Data listing:

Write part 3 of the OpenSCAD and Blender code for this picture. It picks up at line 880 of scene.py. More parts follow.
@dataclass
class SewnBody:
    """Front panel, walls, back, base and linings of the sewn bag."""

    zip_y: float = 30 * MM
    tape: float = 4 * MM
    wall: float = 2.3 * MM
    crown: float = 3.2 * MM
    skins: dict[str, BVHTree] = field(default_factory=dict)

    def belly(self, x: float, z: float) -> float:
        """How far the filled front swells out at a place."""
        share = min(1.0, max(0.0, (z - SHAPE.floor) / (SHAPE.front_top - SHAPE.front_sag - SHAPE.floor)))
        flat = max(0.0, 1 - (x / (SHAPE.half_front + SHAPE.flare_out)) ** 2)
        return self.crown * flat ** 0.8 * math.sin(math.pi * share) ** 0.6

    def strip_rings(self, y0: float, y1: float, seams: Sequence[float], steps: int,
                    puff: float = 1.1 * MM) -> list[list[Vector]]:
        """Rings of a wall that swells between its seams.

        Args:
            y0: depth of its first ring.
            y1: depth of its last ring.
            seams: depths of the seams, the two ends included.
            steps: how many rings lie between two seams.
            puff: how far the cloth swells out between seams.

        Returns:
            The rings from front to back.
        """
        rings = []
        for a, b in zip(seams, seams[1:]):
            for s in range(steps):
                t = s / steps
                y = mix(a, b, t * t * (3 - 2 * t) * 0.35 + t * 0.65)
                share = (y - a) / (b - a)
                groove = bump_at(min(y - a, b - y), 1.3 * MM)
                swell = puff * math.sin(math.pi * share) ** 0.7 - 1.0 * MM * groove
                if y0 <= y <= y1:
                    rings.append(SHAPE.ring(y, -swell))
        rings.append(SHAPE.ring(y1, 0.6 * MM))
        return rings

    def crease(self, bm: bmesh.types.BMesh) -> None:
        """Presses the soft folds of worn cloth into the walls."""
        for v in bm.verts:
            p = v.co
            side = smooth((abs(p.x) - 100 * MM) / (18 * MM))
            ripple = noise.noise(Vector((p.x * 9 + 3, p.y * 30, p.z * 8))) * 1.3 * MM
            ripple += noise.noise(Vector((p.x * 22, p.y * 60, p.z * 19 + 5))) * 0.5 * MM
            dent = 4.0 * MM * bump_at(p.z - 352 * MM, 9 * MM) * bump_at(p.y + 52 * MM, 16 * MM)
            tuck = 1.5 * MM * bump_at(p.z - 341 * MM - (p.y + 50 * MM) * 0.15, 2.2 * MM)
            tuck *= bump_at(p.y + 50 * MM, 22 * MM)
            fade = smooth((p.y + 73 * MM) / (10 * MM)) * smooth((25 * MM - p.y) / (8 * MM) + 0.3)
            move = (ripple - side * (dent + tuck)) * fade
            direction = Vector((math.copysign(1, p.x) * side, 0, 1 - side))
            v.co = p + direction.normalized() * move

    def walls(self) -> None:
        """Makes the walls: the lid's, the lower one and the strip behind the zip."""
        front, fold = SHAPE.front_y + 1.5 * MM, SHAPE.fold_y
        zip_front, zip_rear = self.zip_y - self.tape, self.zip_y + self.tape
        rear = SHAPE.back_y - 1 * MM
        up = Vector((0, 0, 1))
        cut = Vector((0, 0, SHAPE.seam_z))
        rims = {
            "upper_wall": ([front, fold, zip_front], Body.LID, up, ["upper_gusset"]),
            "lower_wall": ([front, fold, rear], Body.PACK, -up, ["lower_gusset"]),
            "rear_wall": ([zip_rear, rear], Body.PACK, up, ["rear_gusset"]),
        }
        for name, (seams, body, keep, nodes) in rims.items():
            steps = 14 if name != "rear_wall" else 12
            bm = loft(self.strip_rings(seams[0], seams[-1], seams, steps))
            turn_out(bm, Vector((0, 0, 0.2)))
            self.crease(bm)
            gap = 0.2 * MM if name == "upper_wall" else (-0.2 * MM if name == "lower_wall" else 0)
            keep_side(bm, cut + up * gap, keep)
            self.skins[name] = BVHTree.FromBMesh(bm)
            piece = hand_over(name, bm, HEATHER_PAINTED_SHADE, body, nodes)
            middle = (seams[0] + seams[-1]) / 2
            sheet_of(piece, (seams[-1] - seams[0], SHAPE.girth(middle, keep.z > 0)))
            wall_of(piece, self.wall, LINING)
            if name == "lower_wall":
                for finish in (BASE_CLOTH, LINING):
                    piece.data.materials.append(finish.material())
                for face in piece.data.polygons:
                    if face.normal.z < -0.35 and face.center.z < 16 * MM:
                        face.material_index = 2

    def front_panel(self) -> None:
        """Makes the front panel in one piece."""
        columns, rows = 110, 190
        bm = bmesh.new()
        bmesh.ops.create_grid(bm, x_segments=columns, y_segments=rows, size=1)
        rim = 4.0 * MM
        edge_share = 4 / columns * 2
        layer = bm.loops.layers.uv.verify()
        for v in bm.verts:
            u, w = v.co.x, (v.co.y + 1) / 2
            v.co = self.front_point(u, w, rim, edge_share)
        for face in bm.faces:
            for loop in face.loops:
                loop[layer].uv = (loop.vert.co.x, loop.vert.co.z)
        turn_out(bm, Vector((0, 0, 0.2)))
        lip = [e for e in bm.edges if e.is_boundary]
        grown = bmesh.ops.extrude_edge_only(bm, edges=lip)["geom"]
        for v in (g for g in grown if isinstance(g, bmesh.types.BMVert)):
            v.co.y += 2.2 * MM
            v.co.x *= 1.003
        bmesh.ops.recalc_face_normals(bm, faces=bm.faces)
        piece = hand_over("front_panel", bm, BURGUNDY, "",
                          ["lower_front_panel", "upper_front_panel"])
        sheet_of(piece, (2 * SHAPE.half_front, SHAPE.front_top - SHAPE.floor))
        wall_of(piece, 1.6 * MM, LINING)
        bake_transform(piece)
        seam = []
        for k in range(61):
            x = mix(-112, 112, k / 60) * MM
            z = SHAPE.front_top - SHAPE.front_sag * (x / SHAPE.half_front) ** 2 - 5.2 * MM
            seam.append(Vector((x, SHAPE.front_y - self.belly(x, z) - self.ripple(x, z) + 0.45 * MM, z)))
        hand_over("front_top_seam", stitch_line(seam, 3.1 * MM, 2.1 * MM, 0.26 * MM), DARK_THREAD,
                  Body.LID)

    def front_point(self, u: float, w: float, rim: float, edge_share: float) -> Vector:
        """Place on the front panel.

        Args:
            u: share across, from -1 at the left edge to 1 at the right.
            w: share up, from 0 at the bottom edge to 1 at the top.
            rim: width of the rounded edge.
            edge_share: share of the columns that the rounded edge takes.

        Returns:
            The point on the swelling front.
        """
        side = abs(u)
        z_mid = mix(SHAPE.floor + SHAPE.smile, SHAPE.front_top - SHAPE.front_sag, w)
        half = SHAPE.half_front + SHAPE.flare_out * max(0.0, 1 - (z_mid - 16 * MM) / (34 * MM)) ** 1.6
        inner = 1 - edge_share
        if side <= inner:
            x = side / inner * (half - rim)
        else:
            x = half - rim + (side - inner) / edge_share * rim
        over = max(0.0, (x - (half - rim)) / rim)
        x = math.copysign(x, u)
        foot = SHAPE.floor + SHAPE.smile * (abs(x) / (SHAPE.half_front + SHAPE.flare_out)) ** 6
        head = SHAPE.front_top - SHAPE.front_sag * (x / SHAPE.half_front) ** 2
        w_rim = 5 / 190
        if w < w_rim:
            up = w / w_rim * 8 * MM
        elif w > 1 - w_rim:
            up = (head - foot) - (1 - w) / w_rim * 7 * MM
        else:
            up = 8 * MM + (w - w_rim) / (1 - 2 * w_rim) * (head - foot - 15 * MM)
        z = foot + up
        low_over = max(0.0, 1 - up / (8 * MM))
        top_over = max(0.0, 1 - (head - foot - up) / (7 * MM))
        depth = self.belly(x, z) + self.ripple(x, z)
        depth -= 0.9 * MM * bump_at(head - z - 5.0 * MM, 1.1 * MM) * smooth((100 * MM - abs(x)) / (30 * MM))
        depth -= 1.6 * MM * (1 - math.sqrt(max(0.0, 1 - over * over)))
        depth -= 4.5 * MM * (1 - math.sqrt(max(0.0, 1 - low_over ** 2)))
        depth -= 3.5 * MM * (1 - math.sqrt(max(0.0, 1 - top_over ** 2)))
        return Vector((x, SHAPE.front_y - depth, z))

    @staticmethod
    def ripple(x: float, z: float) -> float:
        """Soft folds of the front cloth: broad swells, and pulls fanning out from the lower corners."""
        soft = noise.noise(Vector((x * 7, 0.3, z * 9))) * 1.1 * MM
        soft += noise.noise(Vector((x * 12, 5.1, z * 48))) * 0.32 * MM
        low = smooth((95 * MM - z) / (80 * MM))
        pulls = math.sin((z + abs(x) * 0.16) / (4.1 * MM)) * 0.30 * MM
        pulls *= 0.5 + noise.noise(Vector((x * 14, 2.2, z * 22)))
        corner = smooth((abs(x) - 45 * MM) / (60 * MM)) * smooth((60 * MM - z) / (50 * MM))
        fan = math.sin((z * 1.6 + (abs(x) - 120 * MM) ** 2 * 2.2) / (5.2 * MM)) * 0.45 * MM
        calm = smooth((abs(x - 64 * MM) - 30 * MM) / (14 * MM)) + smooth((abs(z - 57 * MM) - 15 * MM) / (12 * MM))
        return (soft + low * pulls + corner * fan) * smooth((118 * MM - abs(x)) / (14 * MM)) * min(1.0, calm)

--

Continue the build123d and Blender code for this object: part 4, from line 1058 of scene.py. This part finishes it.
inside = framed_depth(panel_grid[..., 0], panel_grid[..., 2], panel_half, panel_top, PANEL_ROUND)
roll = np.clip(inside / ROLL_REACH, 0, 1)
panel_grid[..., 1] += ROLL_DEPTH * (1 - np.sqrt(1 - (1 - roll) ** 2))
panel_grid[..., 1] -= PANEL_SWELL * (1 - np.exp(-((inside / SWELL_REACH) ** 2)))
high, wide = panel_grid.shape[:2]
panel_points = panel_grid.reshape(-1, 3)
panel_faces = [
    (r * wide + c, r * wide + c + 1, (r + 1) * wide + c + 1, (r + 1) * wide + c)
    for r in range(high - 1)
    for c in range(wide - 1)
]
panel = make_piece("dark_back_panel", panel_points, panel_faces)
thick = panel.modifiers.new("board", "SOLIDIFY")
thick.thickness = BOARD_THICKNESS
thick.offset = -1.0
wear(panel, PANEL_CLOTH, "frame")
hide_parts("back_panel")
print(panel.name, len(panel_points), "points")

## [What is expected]
Reproduce the lines exactly, from the line that contains "bake_transform(piece)" through the line that contains "edge_share: share of", and nothing more.

## [Complete answer]
        bake_transform(piece)
        seam = []
        for k in range(61):
            x = mix(-112, 112, k / 60) * MM
            z = SHAPE.front_top - SHAPE.front_sag * (x / SHAPE.half_front) ** 2 - 5.2 * MM
            seam.append(Vector((x, SHAPE.front_y - self.belly(x, z) - self.ripple(x, z) + 0.45 * MM, z)))
        hand_over("front_top_seam", stitch_line(seam, 3.1 * MM, 2.1 * MM, 0.26 * MM), DARK_THREAD,
                  Body.LID)

    def front_point(self, u: float, w: float, rim: float, edge_share: float) -> Vector:
        """Place on the front panel.

        Args:
            u: share across, from -1 at the left edge to 1 at the right.
            w: share up, from 0 at the bottom edge to 1 at the top.
            rim: width of the rounded edge.
            edge_share: share of the columns that the rounded edge takes.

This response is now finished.